“Renfield” is not Nicolas Cage’s first blush with a vampire.
In 1988′s “Vampire’s Kiss,” he played a New York literary agent who thought he was an immortal bloodsucker. His bug-eyed performance was essentially the birth of the over-the-top, kabuki-inflected mythology of Cage. Years later, it would launch a thousand memes — a kind of digital version of becoming undead.
Thirty-five years later with “Renfield,” Cage is finally playing the genuine article, complete with bloodthirsty fangs and a dapper velvet smoking jacket. Casting Cage, our grandest of ghouls, as Dracula is so predestined that it almost risks being too on the nose. The good news is that, no, he’s perfect as Dracula. The bad news is that Cage’s Dracula is only a supporting role here, making “Renfield” more of a tasty morsel than a satisfying feast.
That’s no discredit to Nicholas Hoult, who plays Bram Stoker’s devoted henchman to Dracula in Chris McKay’s “Renfield,” which opens in theaters Friday. The film, penned by Ryan Ridley, fashions Robert Montague Renfield less as Dracula’s doting, “yes Master” lackey than a distinctive and sensitive person — or kinda person; his supernatural powers are sustained, for some reason, by eating bugs — in his own right. “Renfield,” a fast and loose horror-comedy splattered top to bottom with blood, is about Renfield trying to break free of Dracula’s fearsome sway — “a destructive relationship” as Renfield describes in a self-help group.
It’s a nifty enough idea (Robert Kirkman gets a story by credit) that the filmmakers have wisely chosen not to over complicate.

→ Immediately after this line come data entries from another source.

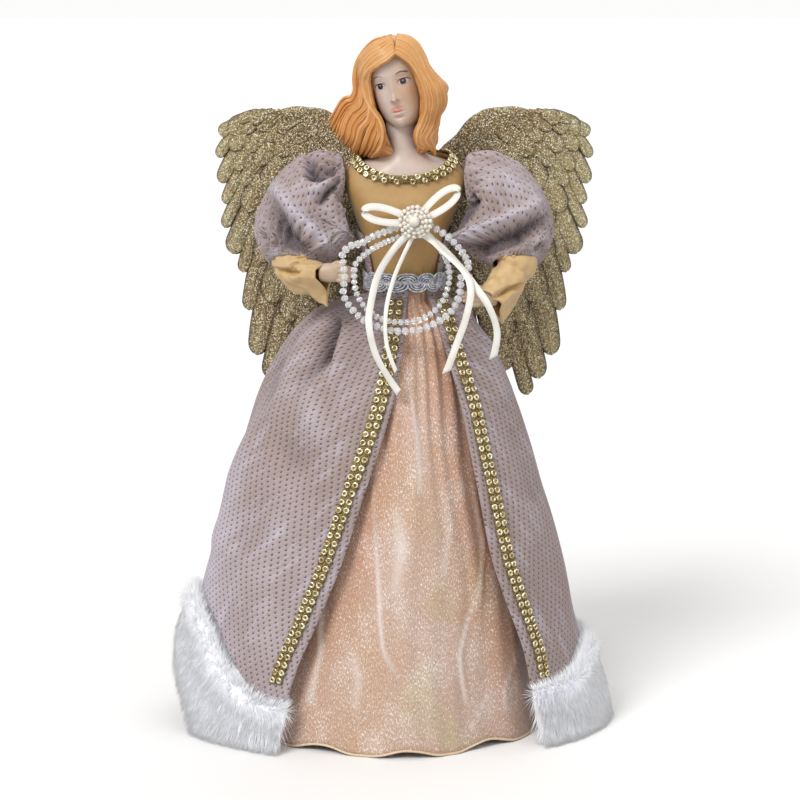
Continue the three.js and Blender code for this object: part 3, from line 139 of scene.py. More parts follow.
floor_material, floor_tree, floor_shader = new_material("studio floor", tone(250, 249, 246), 0.9)
by_eye = add_node(floor_tree, "LightPath").outputs["Is Camera Ray"]
floor_tone = add_node(floor_tree, "Mix", {0: by_eye, 6: (0.6, 0.6, 0.6, 1), 7: (0.97, 0.965, 0.955, 1)},
                      data_type="RGBA")
floor_tree.links.new(floor_tone.outputs[2], floor_shader.inputs["Base Color"])
floor_mesh = bmesh.new()
bmesh.ops.create_grid(floor_mesh, x_segments=1, y_segments=1, size=40)
floor_data = bpy.data.meshes.new("floor")
floor_mesh.to_mesh(floor_data)
floor_data.materials.append(floor_material)
studio_floor = bpy.data.objects.new("floor", floor_data)
bpy.context.collection.objects.link(studio_floor)
print("camera lens", round(camera.data.lens, 1), "mm")

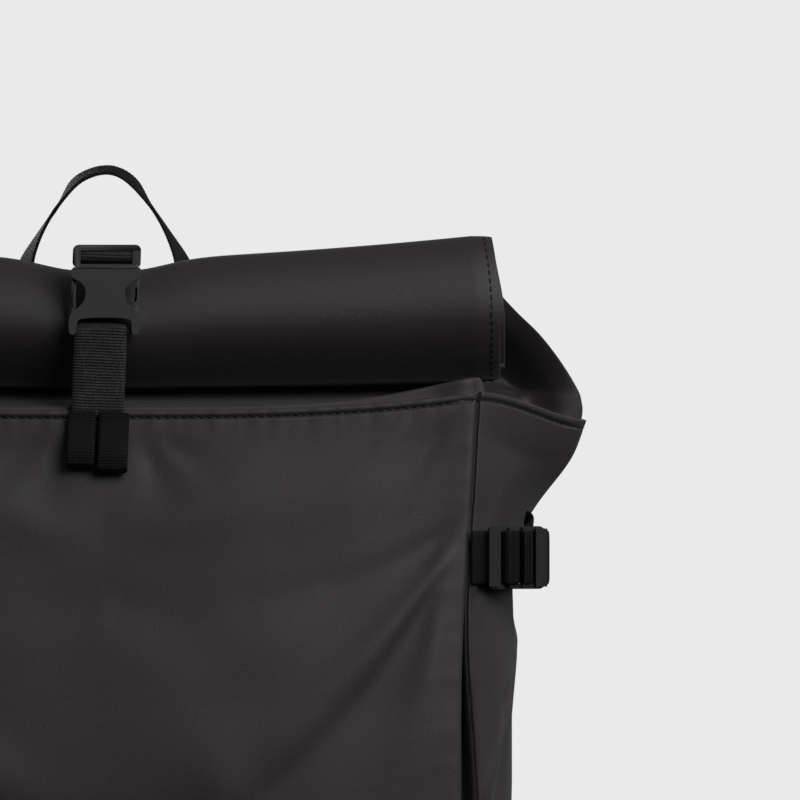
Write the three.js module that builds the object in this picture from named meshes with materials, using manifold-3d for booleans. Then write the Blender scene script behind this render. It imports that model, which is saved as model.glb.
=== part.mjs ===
// Roll-top backpack in coated cloth, closed and standing on its base.
// Millimetres, +Z up. The front faces -Y, the shoulder straps are on the +Y side.

import * as THREE from "three";
import { mergeVertices } from "three/addons/utils/BufferGeometryUtils.js";
import Module from "manifold-3d";

const wasm = await Module();
wasm.setup();

// Driving dimensions of the sewn body
const bodyHeight = 373; // base to the front hem's edge, at the middle
const frontWidth = 288; // between the two front seams at the hem
const sideWidth = 316; // across the bulge of the two side gussets
const earWidth = 373; // across the two ear tips at the hem
const bodyDepth = 118; // front seams to back seams
const frontShare = 0.55; // how much of the depth lies in front of the side crease's plane
const frontBelly = 13; // how far the front panel bulges past its seams
const backBelly = 4; // how far the back panel bulges past its seams
const cornerRise = 7; // hem at the front corners, above the hem's middle
const earDrop = 4; // hem at the ear tips, below the hem's middle
const baseRound = 12; // radius where the walls turn under into the base
const cloth = 1.6; // wall of the sewn body
const baseCloth = 2.2; // base panel
const seamGap = 0.4; // between two cloth pieces along a seam

// Driving dimensions of the collar and its roll
const collarCloth = 1.3; // one layer of the collar
const collarTuck = 15; // how far the collar goes down inside the hem
const collarGap = 0.5; // between the collar and the inside of the hem
const cornerPuff = 8; // how far the collar puffs up above the hem's front corners
const sidePleat = 15; // depth of the dent in the collar beside each end of the roll
const rollLength = 304; // end to end of the roll
const rollHeight = 58; // roll's outside, top to bottom, at its ends
const rollDepth = 33; // roll's outside, front to back
const rollLift = 6; // bottom of the roll above the hem, at the middle
const rollEndLift = 4; // how much higher the roll's bottom is at its ends
const rollTurns = 2.3;
const rollAir = 1.1; // air between two turns
const rollSlope = 6; // how much flatter the roll is at its middle than at its ends
const strapDip = 6; // how much further the closure strap presses the roll down
const dipReach = 40; // how far along the roll that dip spreads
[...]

Even though “Renfield” features a monster with growing desires for world domination and an alarming number of exploding human heads, the stakes are low in this Dracula spinoff. The tone is antic and blood-splattery, slotting in closer to a gory, middle-of-the-road “Buffy the Vampire Slayer” episode than, say, the wittier “What We Do in the Shadows.”
Vampires have been in vogue for some time, but usually in more extrapolated interpretations with greater sympathies for vampires — elegant, sexy or childlike — as worldly outsiders. Edging closer to Dracula, himself, has been rarer, and it’s probably a sign of the lesser, shlocky ambitions of “Renfield” that he still remains off to the side. But whenever Cage’s Prince of Darkness is around, the movie has a bite.
Cage, returning to major studio territory after an often thrilling, sometimes befuddling decade in indie pastures, is, as always, fully prepared for the moment. The actor, long a devoted fan of F.W. Murnau’s “Nosferatu,” channels some of the classic interpretations of Dracula — including Bela Lugosi, over whom Cage is superimposed in an early flashback taken from 1931′s “Dracula” — while animating the character with his own comic, campy rhythm. It may be worth the price of admission to see Cage’s Dracula let out a brief “Woo!” while awakening to a new sense of himself as a god.
Yet “Renfield” oddly gravitates away from tapping this rich vein to instead consume the New Orleans-set film with not just R.M.’s bid for personal freedom but a busy plot involving a local crime family and police corruption. Awkwafina co-stars as Rebecca Quincy, an honest traffic cop who wants to avenge her father’s death and bring justice to the Lobo family, a drug-dealing gang led by the matriarch Ella (Shohreh Aghdashloo), with her less sharp son, Teddy (Ben Schwartz), among the lieutenants.
It’s easy to see the purpose in some of this: Bring in some funny people to populate the backdrop for Renfield’s attempted succession from Dracula duties (which consist mostly of bringing him fresh corpses, preferably of more innocent blood). Awkwafina is a welcome presence with her own comedy chops. But by trying to amp things up, McKay, the director of “The Tomorrow War” and “The Lego Batman Movie,” loses what ought to have been the film’s focus.
Still, “Renfield” is enjoyable enough in a disposable sort of way. A lack of self-seriousness is a quality to be appreciated in any movie like this. And Hoult manages to be remarkably sweet while at the same time using human limbs to decapitate other victims. Some of the best scenes are of him sitting in on a support group meeting to talk through toxic relationships. (Brandon Scott Jones, who plays the group’s leader, is quite good.) But “Renfield” never lets Cage really sink his teeth into the movie, leaving us still hungry for more.
“Renfield,” a Universal Pictures release, is rated R by the Motion Picture Association for bloody violence, some gore, language throughout and some drug use. Running time: 93 minutes. Two and a half stars out of four.